My buying needs were greater than my budget, so I stole money from my mother and
my friends. When I could no longer steal, I took out credit cards and ran them
up to a debt of $13,000. I had to leave college to pay these bills off.
By the time I had worked for two years, I was ready for the loony bin. My job
paid $300 less than my total monthly bills. I started talking to myself, and
lost all track of time. My fantasies regularly crossed the boundaries of
reality. My mother and I fought like cats and dogs. I began to threaten her, and
she was ready to throw me out. So I laid low, planning to get away one way or
another. The window of our 25th floor apartment had a special appeal. I liked to
imagine I could fly.
I woke up one day knowing God was not pleased. I had kind of felt that God
would let me into heaven on merit, but this belief came to a screeching halt! I
went into such a panic that I even slithered back into church. The feeling
stayed with me. I tried to be nice but I couldn't pull it off. I tried to stop
stealing but I was out of control. I felt like a guy drowning in the ocean, like
a lost child a million miles from home, like a convict standing in front of a
judge. When was this bad dream going to end?

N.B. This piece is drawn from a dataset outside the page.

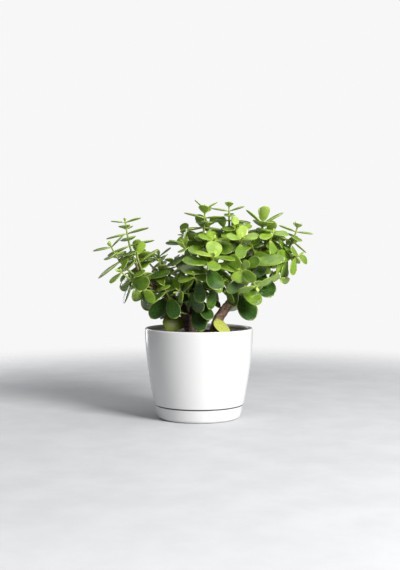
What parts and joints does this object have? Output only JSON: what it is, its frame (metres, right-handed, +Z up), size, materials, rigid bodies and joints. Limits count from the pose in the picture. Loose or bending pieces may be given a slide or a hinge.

On one of my "I'm going to clean up my act" days I wandered into
Pacific Garden Mission. I was really down and I hoped that God would be pleased
if I volunteered to help at the Mission. As I walked in, I noticed that the sky
was gray. The sky was always gray; this was OK since my eyes could not take the
sunlight. A robust, joyful man approached me. I disliked him on sight. He was
too happy. Yet there was something about this man, so I talked to him. He asked
me if I knew Jesus.
"Sure." I said.
He inquired as to how long I'd known him.
I quipped, "All of my life."
He looked at me and asked, "If you died tonight, are you sure you would
have a place in heaven?"
I fidgeted somewhat and answered. "I guess... I don't really."
"You can know, " he quietly stated.
I looked at this man. Squinting, I asked, "How?"
He asked if I knew I was a sinner. Oh, yes, by this time I sure did. He asked
if I knew Jesus was God and that he died for sin. Yes, I believed .
He said, "Will you make a trade? Will you trust Jesus to save you and
give up trying to save yourself?"
I was delighted. "Do you mean I can give up? I don't have to get it for
myself?" I had tried but I just couldn't.
"Yes, you can trust Jesus today," he said.
So I did. I shook the man's hand. I was so relieved. I had found a friend.
Although to this day words can not express what a good friend Jesus has been to
me.
I do know this: for the first time in my life the sky was blue. Really blue.
I walked out of that place to see the blue sky after all. People had kept saying
it was; now I could see they were right. I felt so safe. I was finally free.
And what did I do then? I worked at the Mission for two years as a counselor.
I wrote papers, gave speeches, led studies, walked the streets sharing with
people about the Savior.
More than that, I've been changed. The voices have been silenced. My mind is
full of thoughts desiring to please Him. I don't need the bottle anymore. I have
friends that pray for me and share my fears. My family has reconciled with me.
My father and younger brother are now in the faith. Most of all, God is in
control of me. Let me give an example. For the first six weeks of school, the
shower in my dorm room behaved strangely. The first week it was cold. The second
week, it was hot, the third, hotter. I either had to turn the shower off to wash
up, which I detest; or sit in the bath, sponging myself off while pouring
lukewarm water over my head. But I did not throw a tantrum.
My heart said, "This is for a reason. To the glory of God, I will
persevere."
What a change the Lord has made in me! As I sit before the Lord, He speaks
His love for me through the Word. I can remember how dark it was, but it is not
dark anymore. I am now studying at Moody Bible Institute, being trained in those
things important for the work Jesus wishes to do through me. My biggest dream is
that He should live through me. Pretty neat, huh?
You can know Him, too. You can have a friend in Jesus!